Le mouvement s’étoffe donc et possède aujourd’hui son organe de presse ( la Décroissance ), ses graphistes (Casseur de pub), ses actions juridiques, ses gestes de désobéissance, sa communauté Internet (www.bap.propagande.org), etc. C’est d’ailleurs en réponse à un appel lancé sur le web que plusieurs centaines de « barbouilleurs » avaient recouvert les affiches du métro parisien de slogans dénonçant la marchandisation du monde, à l’automne 2003. Ces manifestations cathartiques et spontanées exprimaient un ras-le-bol que les associations formulaient depuis plusieurs années, sans être entendues. Principale revendication : la réduction de la dimension et de la densité des panneaux publicitaires. Les Déboulonneurs proposent le format 50 cm par 70 cm et une densité maximum d’un mètre sur deux (taille de l’affichage associatif ou d’opinion à Paris).

D’une manière générale, c’est tout le monde de l’écologie qui est peu à peu gagné par ces réflexions, et réciproquement ! À l’origine, l’environnement n’était pas la préoccupation première des antipub.
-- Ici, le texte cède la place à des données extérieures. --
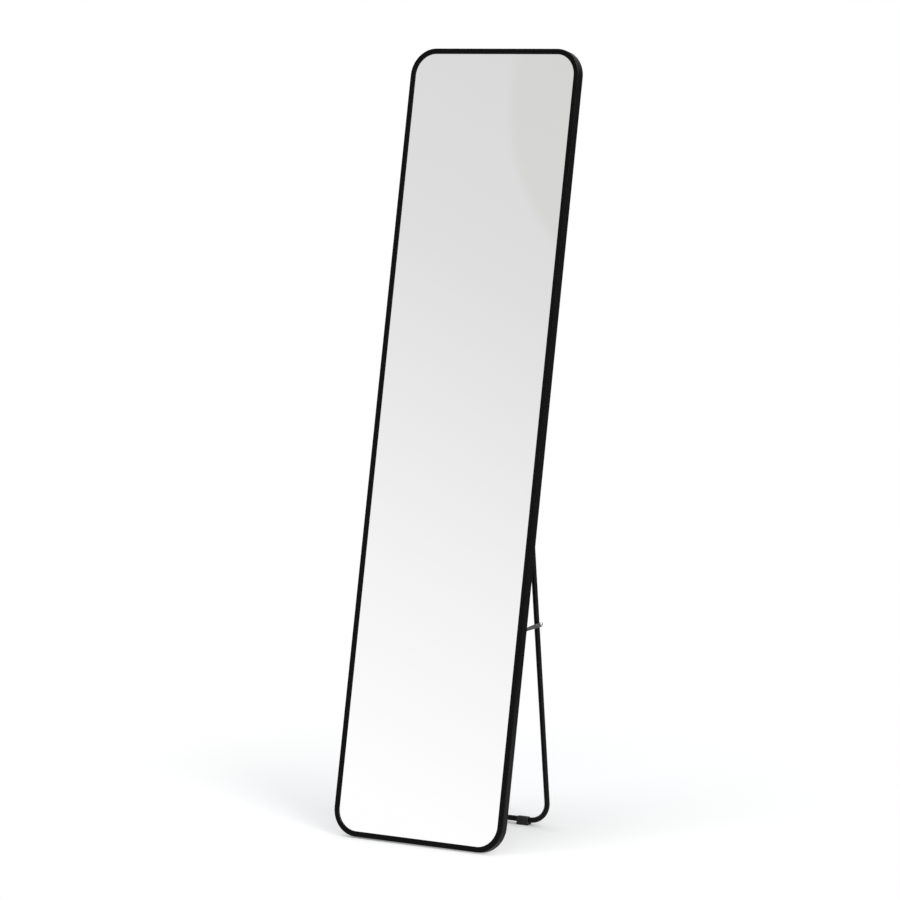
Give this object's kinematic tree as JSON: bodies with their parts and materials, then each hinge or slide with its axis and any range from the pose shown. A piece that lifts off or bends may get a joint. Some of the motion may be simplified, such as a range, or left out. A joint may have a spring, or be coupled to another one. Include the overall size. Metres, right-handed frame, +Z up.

On trouve des dénonciations du caractère aliénant de « la réclame » dans les oeuvres d’Émile Zola, puis, dans les années 1970, dans les écrits de penseurs comme Edgar Morin ou Jean Baudrillard. Certains mouvements s’en prennent plus spécifiquement au sexisme des publicités, comme les Chiennes de garde, en 1999, ou la Meute, en 2000. Les associations comme RAP ou Casseurs de pub sont, elles, inspirées du mouvement nord-américain des Adbusters. Ces derniers dénoncent davantage le consumérisme que les problèmes écologiques. Casseurs de pub leur a d’ailleurs emprunté plusieurs campagnes, comme la Semaine sans télé ou la Journée sans achats. Mais, depuis une dizaine d’années, l’ampleur des problèmes écologiques a conduit les antipub à se préoccuper de plus en plus de l’impact environnemental du système qu’ils combattent. Parallèlement, la responsabilité toujours plus criante du capitalisme dans le désastre environnemental pousse les acteurs de l’écologie à s’intéresser à cette muse du gaspillage qu’est la publicité. Ainsi, Agir pour l’environnement lançait en 2004 une campagne intitulée « La pub véhicule un message polluant ». Le fait que le rassemblement des principales ONG environnementales ­ l’Alliance pour la Planète (www.lalliance.fr)
mène actuellement une campagne dénonçant les abus des publicitaires est aussi révélateur

« Le mouvement prend de l’ampleur mais reste limité par rapport à l’enjeu de société qu’il représente », résume Vincent Cheynet, ancien publicitaire et fondateur de Casseurs de pub. Le combat recueille en effet surtout un succès populaire. Selon Pierre-Jean Delahousse, président de Paysages de France, « c’est le seul sujet qui fasse l’unanimité parmi les personnes qui sont intéressées par l’environnement »
[^3]. La visibilité médiatique du mouvement demeure pourtant anecdotique, surtout face au monde de la publicité, grand financeur des médias ! « La critique de la publicité se heurte de plein fouet à la logique consumériste dominante, le mouvement se trouve donc marginalisé » , rappelle Vincent Cheynet. Les pouvoirs publics ne sont pas plus réceptifs. Paysages de France réclame d’ailleurs, et avant tout, l’application de la loi : une publicité de taille réglementaire, à jour de ses autorisations et cantonnée dans les espaces prévus à cet effet. Pourtant, selon le président de Paysages de France, avancer des théories antipub, c’est « le meilleur moyen de perdre [ses] subventions » .

Grâce aux actions de désobéissance civile, les esprits évoluent tout de même. Le 9 mars, sept déboulonneurs parisiens ont été condamnés à une amende d’un euro symbolique pour « dégradation légère », alors que le procureur de la République avait requis en janvier une amende avec sursis de 500 euros et la qualification de « dégradation grave » pour les actes jugés. Le même jour, le procureur du tribunal d’Alès a requis une amende avec sursis contre deux militants du Gard. L’un des condamnés parisiens, Alexandre Baret, a estimé que la sanction était une façon de reconnaître que la désobéissance civile restait « le seul recours […] pour faire avancer le débat » .

Ces actions d’éclat et les procès qui s’ensuivent contribuent à alimenter un débat qui peine souvent à sortir des cercles de militants convaincus. Alors que le mouvement ne cesse de séduire et bourgeonne en province comme à l’étranger, en Belgique par exemple. La contestation du système publicitaire gagne du terrain. Reste à y prêter attention.

[^2]: Retrouvez le compte rendu de cette action sur .

[^3]: 73 % des Français jugent la publicité envahissante selon un sondage Ipsos/Australie de décembre 2004.